───── Material

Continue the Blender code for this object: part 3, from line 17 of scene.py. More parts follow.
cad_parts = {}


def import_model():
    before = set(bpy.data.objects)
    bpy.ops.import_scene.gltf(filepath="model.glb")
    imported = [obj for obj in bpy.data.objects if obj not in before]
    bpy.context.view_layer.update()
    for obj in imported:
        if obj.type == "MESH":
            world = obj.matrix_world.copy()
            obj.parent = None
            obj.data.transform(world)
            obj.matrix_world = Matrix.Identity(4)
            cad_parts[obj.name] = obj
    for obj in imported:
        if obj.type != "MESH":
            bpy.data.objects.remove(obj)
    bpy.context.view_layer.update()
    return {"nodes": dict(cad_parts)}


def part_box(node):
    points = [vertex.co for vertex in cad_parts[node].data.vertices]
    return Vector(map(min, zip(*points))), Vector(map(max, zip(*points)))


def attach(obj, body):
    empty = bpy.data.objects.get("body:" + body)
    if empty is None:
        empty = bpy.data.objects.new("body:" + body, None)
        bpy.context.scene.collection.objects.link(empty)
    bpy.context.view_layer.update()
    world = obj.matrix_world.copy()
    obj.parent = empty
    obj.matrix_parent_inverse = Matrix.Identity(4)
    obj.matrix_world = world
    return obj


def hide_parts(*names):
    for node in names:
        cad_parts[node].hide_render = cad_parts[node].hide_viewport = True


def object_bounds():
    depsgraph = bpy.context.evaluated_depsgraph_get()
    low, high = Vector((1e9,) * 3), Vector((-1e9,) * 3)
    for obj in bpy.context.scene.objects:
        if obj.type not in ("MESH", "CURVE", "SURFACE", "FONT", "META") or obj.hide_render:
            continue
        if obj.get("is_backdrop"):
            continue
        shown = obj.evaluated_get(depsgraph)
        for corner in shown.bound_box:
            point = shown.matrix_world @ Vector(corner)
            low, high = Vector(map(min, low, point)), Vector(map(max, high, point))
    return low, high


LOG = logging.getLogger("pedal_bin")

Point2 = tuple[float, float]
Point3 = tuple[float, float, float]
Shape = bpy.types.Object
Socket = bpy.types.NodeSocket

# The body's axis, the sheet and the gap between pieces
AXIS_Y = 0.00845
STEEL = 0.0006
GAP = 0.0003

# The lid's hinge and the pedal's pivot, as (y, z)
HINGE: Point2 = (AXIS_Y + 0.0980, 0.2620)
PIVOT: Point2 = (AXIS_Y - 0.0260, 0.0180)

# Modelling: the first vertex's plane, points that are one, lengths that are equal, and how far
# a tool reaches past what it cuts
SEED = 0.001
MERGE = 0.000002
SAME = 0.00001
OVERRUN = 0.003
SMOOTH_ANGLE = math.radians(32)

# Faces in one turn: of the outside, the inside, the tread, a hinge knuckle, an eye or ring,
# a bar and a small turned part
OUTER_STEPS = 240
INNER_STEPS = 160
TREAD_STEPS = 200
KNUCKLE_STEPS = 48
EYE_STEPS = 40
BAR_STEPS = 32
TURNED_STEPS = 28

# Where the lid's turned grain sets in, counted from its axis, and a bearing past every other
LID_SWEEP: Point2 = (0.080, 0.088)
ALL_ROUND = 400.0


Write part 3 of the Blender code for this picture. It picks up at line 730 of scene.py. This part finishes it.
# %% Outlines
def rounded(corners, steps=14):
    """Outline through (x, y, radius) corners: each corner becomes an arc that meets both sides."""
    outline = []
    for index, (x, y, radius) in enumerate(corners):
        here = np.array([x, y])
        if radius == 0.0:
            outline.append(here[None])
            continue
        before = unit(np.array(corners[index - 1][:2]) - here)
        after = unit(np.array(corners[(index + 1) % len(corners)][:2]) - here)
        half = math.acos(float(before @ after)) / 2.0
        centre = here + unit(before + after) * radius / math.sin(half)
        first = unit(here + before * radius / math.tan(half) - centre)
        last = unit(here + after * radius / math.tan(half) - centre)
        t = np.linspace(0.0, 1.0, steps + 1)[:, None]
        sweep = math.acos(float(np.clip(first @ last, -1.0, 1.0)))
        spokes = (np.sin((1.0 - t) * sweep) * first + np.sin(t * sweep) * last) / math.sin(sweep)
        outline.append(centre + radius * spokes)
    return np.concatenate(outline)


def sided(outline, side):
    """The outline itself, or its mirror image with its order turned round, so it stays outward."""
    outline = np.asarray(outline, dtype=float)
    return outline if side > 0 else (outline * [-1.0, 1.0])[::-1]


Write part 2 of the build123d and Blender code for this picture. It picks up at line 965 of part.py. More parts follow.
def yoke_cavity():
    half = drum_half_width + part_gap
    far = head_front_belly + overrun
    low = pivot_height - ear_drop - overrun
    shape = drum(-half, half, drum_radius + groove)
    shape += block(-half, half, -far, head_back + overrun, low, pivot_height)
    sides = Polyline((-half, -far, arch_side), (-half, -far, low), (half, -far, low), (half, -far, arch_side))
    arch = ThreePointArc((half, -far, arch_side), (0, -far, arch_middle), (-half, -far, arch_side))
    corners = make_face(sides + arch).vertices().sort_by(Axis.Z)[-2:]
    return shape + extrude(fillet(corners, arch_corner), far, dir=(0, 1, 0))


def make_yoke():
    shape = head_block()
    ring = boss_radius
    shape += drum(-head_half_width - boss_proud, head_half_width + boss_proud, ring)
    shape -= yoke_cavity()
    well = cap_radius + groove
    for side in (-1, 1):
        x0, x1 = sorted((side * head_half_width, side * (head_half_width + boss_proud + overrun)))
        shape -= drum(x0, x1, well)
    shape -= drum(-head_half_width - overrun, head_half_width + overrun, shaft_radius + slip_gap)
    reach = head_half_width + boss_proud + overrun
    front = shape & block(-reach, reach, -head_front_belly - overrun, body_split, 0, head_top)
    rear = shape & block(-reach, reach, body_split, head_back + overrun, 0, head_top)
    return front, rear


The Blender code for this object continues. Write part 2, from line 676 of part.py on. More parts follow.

──────────

Directions for this task: From the listing above, return each line with the word "Vector".

Exercise answer:
    return Vector(map(min, zip(*points))), Vector(map(max, zip(*points)))
    low, high = Vector((1e9,) * 3), Vector((-1e9,) * 3)
            point = shown.matrix_world @ Vector(corner)
            low, high = Vector(map(min, low, point)), Vector(map(max, high, point))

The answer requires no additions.